▶ [SUPPLIED DATA]:
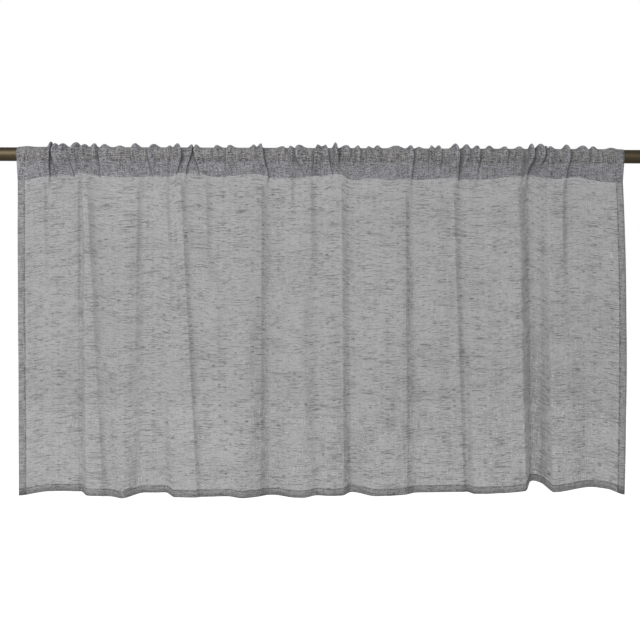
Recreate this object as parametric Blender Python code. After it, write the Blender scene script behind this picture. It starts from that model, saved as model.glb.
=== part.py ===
"""Cafe curtain gathered on its rod.

One sheet of sheer cloth hangs from a rod pocket that is threaded and bunched up on a plain round rod.
X runs along the rod, -Y faces the room, Z is up, and the origin is on the rod's axis at mid-length.
"""

from collections import namedtuple
import math

import bmesh
import bpy
import numpy as np

# Driving dimensions, in metres.
ROD_RADIUS = 0.0118
ROD_LENGTH = 1.200
ROD_CHAMFER = 0.0010
ROD_SIDES = 40
SHARP_ANGLE = math.radians(35)
CLOTH_THICKNESS = 0.0012
HEM_THICKNESS = 0.0022
ROD_GAP = 0.0005
SIDE_HEM_WIDTH = 0.0125
BOTTOM_HEM_HEIGHT = 0.0130
HEM_STEP = 0.0012
HEM_LEVEL = -0.5915
CROTCH_RISE = 0.0020
MEAN_STITCH_DROP = 0.038

# How the mesh is divided.
COLUMN_COUNT = 97
FINE_COUNT = 4001
CREASE_CROWDING = 2.2
CREASE_REACH = 2.2
DROP_ROWS = (0.0, 0.07, 0.17, 0.30, 0.45, 0.60, 0.75, 0.88)
FRONT_STEPS = (0.35, 0.70)
ARC_POINTS = 8
BACK_STEPS = (0.50,)

# How the folds run down the drop and round the pocket.
TOP_SHARE = 0.20
TOP_SLACK = -0.003
STITCHED_SHARE = 0.50
SPREAD_OUT_SHARE = 0.10
LOOP_TURN_SHARE = 0.50
LOOP_FRONT_SHARE = 0.55
LOOP_BACK_SHARE = 0.35

# The hem from left to right: depth is back from the rod's axis, lift is above the hem level.
Hem = namedtuple("Hem", "place x depth lift")
HEMS = (
    Hem("left edge", -0.527, -0.004, 0.0015),
    Hem("left hollow", -0.478, 0.014, 0.0060),
    Hem("small step, back", -0.426, 0.013, 0.0053),
    Hem("small step, front", -0.410, -0.006, 0.0010),
    Hem("shelf", -0.388, -0.005, 0.0004),
    Hem("left crest", -0.351, -0.024, -0.0015),
    Hem("left valley", -0.311, 0.012, 0.0033),
    Hem("second step, back", -0.276, 0.012, 0.0029),
    Hem("second step, front", -0.261, -0.015, -0.0009),
    Hem("broad crest", -0.214, -0.018, -0.0016),
    Hem("dip", -0.168, -0.009, -0.0006),
    Hem("centre crest", -0.140, -0.019, -0.0021),
    Hem("centre hollow", -0.090, 0.000, -0.0007),
    Hem("middle crest", -0.037, -0.020, -0.0027),
    Hem("middle dip", -0.012, -0.005, -0.0002),
    Hem("middle shelf", 0.012, -0.010, -0.0008),
    Hem("third step, front", 0.033, -0.008, 0.0001),
    Hem("third step, back", 0.043, 0.010, 0.0025),
    Hem("right crest", 0.090, -0.010, -0.0012),
    Hem("right shelf", 0.136, -0.006, -0.0003),
    Hem("right hollow", 0.176, 0.010, 0.0017),
    Hem("fourth step, back", 0.252, 0.012, 0.0014),
    Hem("fourth step, front", 0.264, -0.002, -0.0003),
    Hem("flat panel", 0.309, 0.002, 0.0007),
    Hem("great fold, front", 0.351, -0.006, 0.0060),
    Hem("great fold, back", 0.374, 0.044, 0.0160),
    Hem("great fold, inside", 0.388, 0.040, 0.0130),
    Hem("great fold, far crest", 0.404, 0.003, 0.0021),
    Hem("last hollow", 0.473, 0.020, 0.0080),
    Hem("last slope", 0.501, 0.014, 0.0060),
    Hem("right edge", 0.5265, -0.008, -0.0006),
)

# The creases: each is a trough that runs from the stitch line to the hem, or fades on the way.
Crease = namedtuple("Crease", "top_x hem_x top_depth hem_depth left right fade")
CREASES = (
    Crease(-0.481, -0.478, 0.013, 0.000, 0.004, 0.004, 0.45),
    Crease(-0.423, -0.418, 0.010, 0.001, 0.005, 0.005, 1.00),
    Crease(-0.402, -0.371, 0.011, 0.007, 0.004, 0.007, 1.00),
    Crease(-0.323, -0.326, 0.009, 0.000, 0.004, 0.004, 0.70),
    Crease(-0.260, -0.246, 0.008, 0.002, 0.005, 0.005, 0.60),
    Crease(-0.246, -0.214, 0.013, 0.009, 0.005, 0.006, 1.00),
    Crease(-0.205, -0.194, 0.009, 0.000, 0.004, 0.004, 0.35),
    Crease(-0.104, -0.104, 0.013, 0.012, 0.004, 0.010, 1.00),
    Crease(-0.021, -0.014, 0.012, 0.001, 0.004, 0.004, 0.35),
    Crease(0.033, 0.040, 0.013, 0.007, 0.004, 0.011, 1.00),
    Crease(0.150, 0.155, 0.014, 0.010, 0.005, 0.007, 1.00),
    Crease(0.233, 0.264, 0.014, 0.010, 0.005, 0.008, 1.00),
    Crease(0.344, 0.356, 0.019, 0.006, 0.006, 0.009, 1.00),
    Crease(0.425, 0.432, 0.015, 0.000, 0.006, 0.006, 0.42),
)

# The line of stitches under the pocket.
Stitch = namedtuple("Stitch", "x height")
STITCHES = (
    Stitch(-0.530, -0.045),
    Stitch(-0.500, -0.041),
    Stitch(-0.460, -0.036),
    Stitch(-0.416, -0.032),
    Stitch(-0.342, -0.039),
    Stitch(-0.270, -0.037),
    Stitch(-0.236, -0.032),
    Stitch(-0.172, -0.037),
    Stitch(-0.111, -0.032),
    Stitch(-0.062, -0.040),
    Stitch(0.017, -0.033),
    Stitch(0.049, -0.041),
    Stitch(0.119, -0.042),
    Stitch(0.220, -0.037),
    Stitch(0.276, -0.040),
    Stitch(0.358, -0.030),
    Stitch(0.405, -0.038),
    Stitch(0.440, -0.035),
    Stitch(0.530, -0.045),
)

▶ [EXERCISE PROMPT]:
Print, unaltered, every line from the beginning of the material down to the line with "on its rod.".

▶ [SOLVED PROBLEM]:
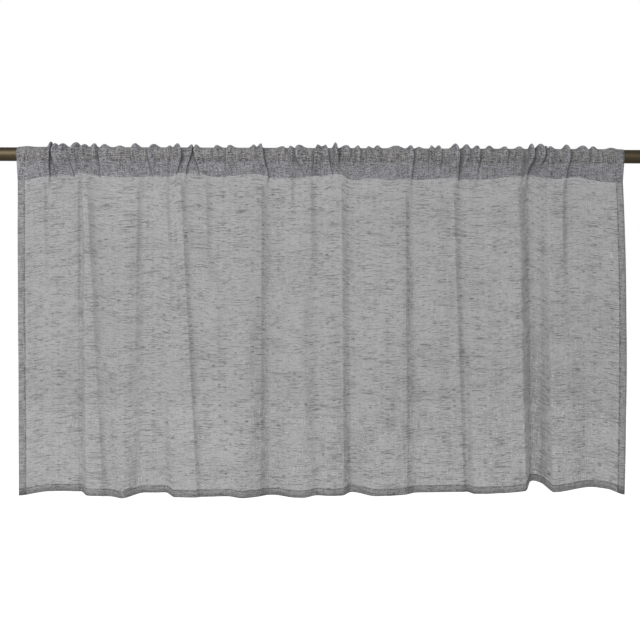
Recreate this object as parametric Blender Python code. After it, write the Blender scene script behind this picture. It starts from that model, saved as model.glb.
=== part.py ===
"""Cafe curtain gathered on its rod.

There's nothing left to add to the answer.